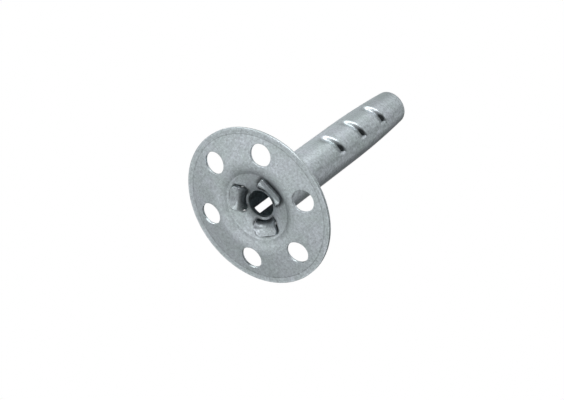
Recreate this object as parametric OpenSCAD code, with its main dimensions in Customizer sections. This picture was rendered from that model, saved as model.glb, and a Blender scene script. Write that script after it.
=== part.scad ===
/* [Sheet] */
// Thickness of the plate's sheet steel
plate_t = 0.45; // [0.35:0.05:0.6]
// Thickness of the sleeve's sheet steel
sleeve_t = 0.45; // [0.35:0.05:0.6]
// Gap left between the plate and the sleeve where they are clamped together
seat_gap = 0.03; // [0.02:0.01:0.08]

/* [Plate] */
// Outside diameter of the plate
plate_d = 30; // [28:0.5:60]
// Width of the flat lip round the edge
lip_w = 1; // [0.6:0.1:2]
// Height of the crown over the lip
crown_h = 0.6; // [0.4:0.05:1]
// Radius that rounds the crown
crown_r = 9; // [6:0.5:10]
// Slope of the plate just inside the crown, in degrees
crown_slope = 9; // [6:1:10]
// Width of the straight slope between the crown's rounding and the step
crown_flat = 0.25; // [0.25:0.05:0.5]
// Diameter of the step ring at its foot
step_d = 13; // [12.6:0.1:13.4]
// Width of the step's slanted wall
step_w = 0.3; // [0.25:0.05:0.45]
// Depth of the step, from the top of its wall to its foot
step_depth = 0.3; // [0.2:0.05:0.35]
// Slope of the funnel inside the step, in degrees
funnel_slope = 15; // [10:1:20]
// Diameter of the mouth, the hole through the collar
mouth_d = 5.2; // [4.6:0.1:5.4]
// Wall of the collar that is drawn round the mouth
collar_wall = 0.3; // [0.2:0.02:0.36]
// Depth of the collar, from the mouth to its end inside the sleeve
collar_depth = 1.1; // [0.9:0.1:3]
// Radius that rounds the edge of the mouth
mouth_round = 0.25; // [0.1:0.05:0.3]

/* [Holes] */
// Number of round holes in the plate
hole_count = 6; // [3:1:8]
// Diameter of each hole
hole_d = 4.2; // [3:0.1:4.6]
// Diameter of the circle that the holes lie on
hole_circle_d = 21.5; // [21:0.1:23]

/* [Sleeve] */
// Outside diameter of the sleeve
sleeve_d = 8.1; // [7.9:0.1:8.6]
// Length of the sleeve behind the plate
sleeve_len = 44.9; // [40:0.1:120]
// Length of the tapered part, which ends at the tip
taper_len = 18; // [8:1:20]
// How much the radius has shrunk at the tip
taper_drop = 0.68; // [0.2:0.02:0.8]
// Width of the open seam
seam_w = 1.5; // [0.6:0.1:2.2]

/* [Dents] */
// Number of dents in the side opposite the seam
dent_count = 3; // [1:1:4]
// Distance from the tip to the middle of the nearest dent
dent_first = 8.4; // [6:0.1:9]
// Distance from one dent to the next
dent_pitch = 7.45; // [5:0.05:8]
// Width of a dent along the sleeve
dent_w = 2.7; // [2:0.1:3.4]
// Depth of a dent
dent_depth = 0.7; // [0.4:0.05:0.8]
// Angle that a dent spans round the sleeve, in degrees
dent_span = 76; // [50:1:90]

/* [Tongues] */
// Angle that a tongue spans round the sleeve at its root, in degrees
tongue_span = 76; // [60:1:80]
// Width of a tongue where it lies on the plate
tongue_w = 5.2; // [4.6:0.1:5.6]
// Length of a tongue along the sheet, from the start of its bend
tongue_len = 2.32; // [2:0.02:2.5]
// Radius of the bend in the middle of the sheet
bend_r = 0.9; // [0.85:0.05:1]
// Angle between the funnel and the tongue opposite the seam, which sprang back after folding
spring_back = 7; // [0:1:20]
// Radius of a tongue's two corners
tongue_corner = 1.3; // [0.5:0.1:2]
// Clearance of a slot at each side of its tongue
slot_side_gap = 0.25; // [0.15:0.05:0.4]

/* [Hidden] */
$fn = 96;
arc_steps = 6;
taper_steps = 10;
// How far a cutting shape passes the face that it cuts
overrun = 1;

// The dowel stands on its crown: the crown is at height 0 and the tip points up
plate_r = plate_d / 2;
lip_z = crown_h;
step_r = step_d / 2;
step_top_r = step_r + step_w;
// Where the crown's rounding begins, and the crown itself
crown_start = [step_top_r + crown_flat, crown_r * (1 - cos(crown_slope))];
crown_ring_r = crown_start[0] + crown_r * sin(crown_slope);
step_top_z = crown_start[1] + crown_flat * tan(crown_slope);
foot_z = step_top_z + step_depth;
// The cone outside the crown touches the rounding and runs down to the lip
lip_in_r = plate_r - lip_w;
lip_from_crown = [lip_in_r - crown_ring_r, lip_z - crown_r];
cone_slope = 90 + atan2(lip_from_crown[1], lip_from_crown[0]) - acos(crown_r / norm(lip_from_crown));
crown_corner = crown_start
    + crown_r * tan((crown_slope + cone_slope) / 2) * along(-crown_slope);
step_round = 0.3;
step_top_round = plate_t + 0.15;
lip_round = 0.8;

// Head-side face of the funnel at a distance from the axis
function funnel_z(r) = foot_z + (step_r - r) * tan(funnel_slope);
funnel_upright_t = plate_t / cos(funnel_slope);
mouth_r = mouth_d / 2;
collar_r = mouth_r + collar_wall;
collar_end_z = funnel_z(mouth_r) + collar_depth;

sleeve_r = sleeve_d / 2;
sleeve_in_r = sleeve_r - sleeve_t;
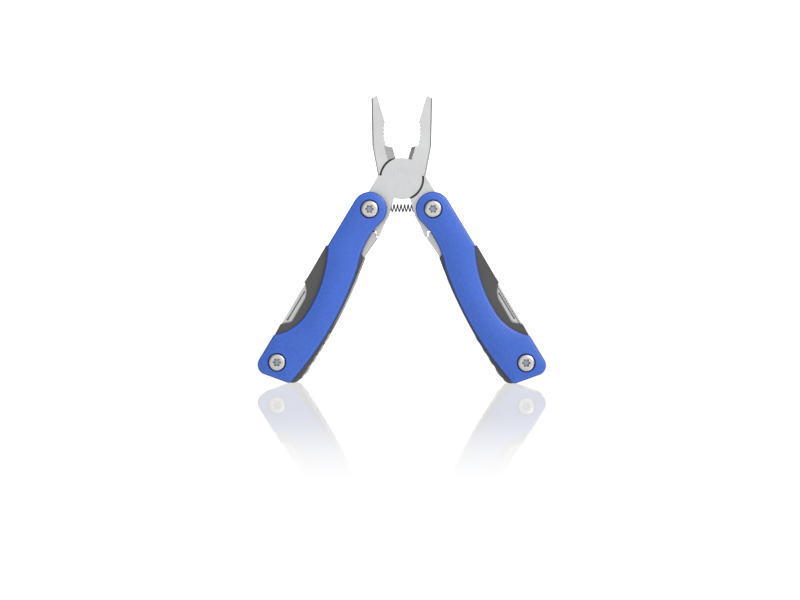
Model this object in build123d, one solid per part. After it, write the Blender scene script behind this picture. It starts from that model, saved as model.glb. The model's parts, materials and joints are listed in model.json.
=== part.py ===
from build123d import *
import math
import os

# A small folding multi-tool, standing open on the ends of its two handles.
# Millimetres and degrees. X is across the handles, +Y is towards the back and +Z is up.
# Handle pieces are drawn in the right handle's own frame: X runs from the head pivot towards
# the tool axle, and Z points out of the handle's open side, where the tools swing out.

# Layout of the open tool
HANDLE_LEAN = 31.2  # each handle's axis, from the vertical
HANDLE_REACH = 58.7  # head pivot to tool axle
PLIER_HEIGHT = 67.2  # plier rivet above the floor
TANG_REACH = 14.55  # plier rivet to head pivot
TANG_SPLAY = 45.5  # from straight down
JAW_OPEN = 16.5  # each jaw, from shut to open

# Layers across the thickness, each a distance from the middle plane
HEAD_HALF = 2.4
CHANNEL_HALF = 3.8
LINER_OUTER = 5.0
COUNTERBORE_FLOOR = 5.55
SCALE_OUTER = 7.0
MIDDLE_LAYER = (0.12, 2.18)
OUTER_LAYER = (2.5, 3.75)
RUN_GAP = 0.02  # between faces that slide on each other

# Plier head
DISC_R = 6.73
SHOULDER_R = 7.42
RIVET_R = 2.0
RIVET_FLARE_R = 2.5
RIVET_FLARE = 0.5
RIVET_PLAY = 0.01
PIN_PLAY = 0.05  # radial clearance of a pin in its hole
SEAT_PLAY = 0.02  # radial clearance of a barrel in a liner or washer
JAW_TIP_HALF = 1.7
JAW_EDGE_CHAMFER = 0.45
FRONT_BEVEL = 1.35
REAR_BEVEL = 2.6
TOOTH_PITCH = 1.3
TOOTH_DEPTH = 0.5
SPRING_DROP = 9.7  # spring axis below the rivet
SPRING_R = 1.2
SPRING_WIRE_R = 0.2
SPRING_HALF = 4.72
SPRING_TURNS = 8
POCKET_R = 1.6
POCKET_FLOOR = 5.0  # from the middle plane between the handles
POCKET_LENGTH = 6.0  # long enough to leave through the tang's inner edge

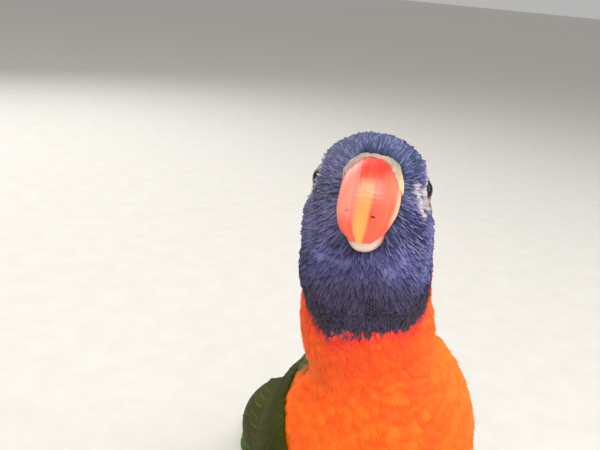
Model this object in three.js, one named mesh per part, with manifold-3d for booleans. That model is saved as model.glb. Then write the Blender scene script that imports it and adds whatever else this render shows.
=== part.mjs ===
// A rainbow lorikeet standing on the floor, life size, in millimetres with +Z up.
// The bird faces -Y, so its left side is +X. Its neck is stretched up and its face is
// turned to its right and raised, as when it looks up at somebody near by.
import * as THREE from "three";
import { mergeVertices } from "three/addons/utils/BufferGeometryUtils.js";
import Module from "manifold-3d";

const wasm = await Module();
wasm.setup();

const degree = Math.PI / 180;
const gap = 0.3; // what pieces that touch keep between them

// Where the parts of the body are, ahead of (-Y) or behind (+Y) the feet and above the floor
const eyesX = -13; // the neck leans to the bird's right
const eyesY = -27;
const eyesZ = 166;
const headTurn = 24; // to the bird's right, degrees
const headRaise = 25; // above level, degrees

// Head
const eyeRadius = 3.9;
const eyeSide = 9.8; // from the middle plane to an eye's centre
const eyeAxis = [0.46, 0.88, 0.07]; // forward, left, up
const lidRadius = 3.75;
const lidThickness = 0.95;
const lidHeight = 2.1; // of the ring of lids over the eye's centre, along its axis
const socketRadii = [4.5, 5.4]; // of the hollow that the lids stand in, at its floor and its mouth
const socketDepth = 4.5;

// Bill, measured from the midpoint of the eyes: forward and up
const culmen = [
  [7, 3.6], [11.5, 3.9], [16, 2.8], [19.4, -0.4], [20.8, -4.6], [20.4, -9], [18.4, -12.8], [16.6, -15.2],
];
const cuttingEdge = [
  [3, -5.5], [7, -6.2], [10, -6.6], [12.4, -7.4], [14.2, -8.8], [15.2, -10.6], [15.8, -12.8], [16, -15],
];
const billHalfWidths = [5, 5.3, 5.8, 6.2, 6.3, 6, 4.9, 2.2];
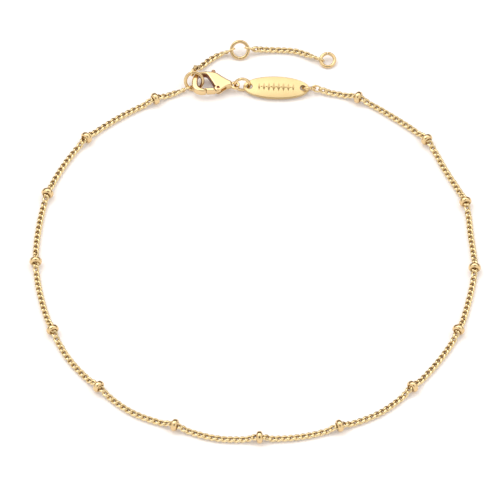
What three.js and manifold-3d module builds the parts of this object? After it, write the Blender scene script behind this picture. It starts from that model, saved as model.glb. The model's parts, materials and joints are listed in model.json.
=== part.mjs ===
// A gold-tone chain anklet, lying as a loop on a table: a fine curb chain with
// rondelle beads, an oval tag, a lobster clasp and a short extender chain.
// Millimetres, +Z up, the table at z = 0, the clasp and tag at the far side (+Y).

import * as THREE from 'three';
import { mergeVertices } from 'three/addons/utils/BufferGeometryUtils.js';
import Module from 'manifold-3d';

const wasm = await Module();
wasm.setup();

// Curb chain
const linkWire = 0.3;          // wire of a link
const linkPitch = 1.03;        // chain length that one link adds
const chainWidth = 1.15;       // across the flat side
const chainThickness = 0.72;   // through the flat side
const linkBite = 0.06;         // depth by which neighbouring links are soldered together
const tableGap = 0.02;         // the chain lies this far clear of the table
const endLinkLength = 2.0;     // outer length of the plain oval link at a chain's end
const linkPlay = 0.08;         // gap between an end link and the ring wire in it
const endLinkSkew = 25;        // most that an end link leans along its ring's wire, degrees
const endLinkLead = 0.9;       // an extender runs straight this far from an end link's middle

// Beads
const beadDiameter = 2.1;
const beadLength = 1.0;
const beadPlay = 0.1;          // gap between the chain and the bead's bore
const beadRim = 0.3;           // rounding of the bead's rim
const climbLength = 1.8;       // chain that climbs from the table to a bead
const heldShare = 0.6;         // chain kept level each side of a bead's middle, of its length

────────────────

Task statement:
Everything from the line containing "Model this object in build123d, one" down to the line containing "JAW_OPEN = 16.5" should be retyped exactly, both lines included, and nothing more.

Exercise solution:
Model this object in build123d, one solid per part. After it, write the Blender scene script behind this picture. It starts from that model, saved as model.glb. The model's parts, materials and joints are listed in model.json.
=== part.py ===
from build123d import *
import math
import os

# A small folding multi-tool, standing open on the ends of its two handles.
# Millimetres and degrees. X is across the handles, +Y is towards the back and +Z is up.
# Handle pieces are drawn in the right handle's own frame: X runs from the head pivot towards
# the tool axle, and Z points out of the handle's open side, where the tools swing out.

# Layout of the open tool
HANDLE_LEAN = 31.2  # each handle's axis, from the vertical
HANDLE_REACH = 58.7  # head pivot to tool axle
PLIER_HEIGHT = 67.2  # plier rivet above the floor
TANG_REACH = 14.55  # plier rivet to head pivot
TANG_SPLAY = 45.5  # from straight down
JAW_OPEN = 16.5  # each jaw, from shut to open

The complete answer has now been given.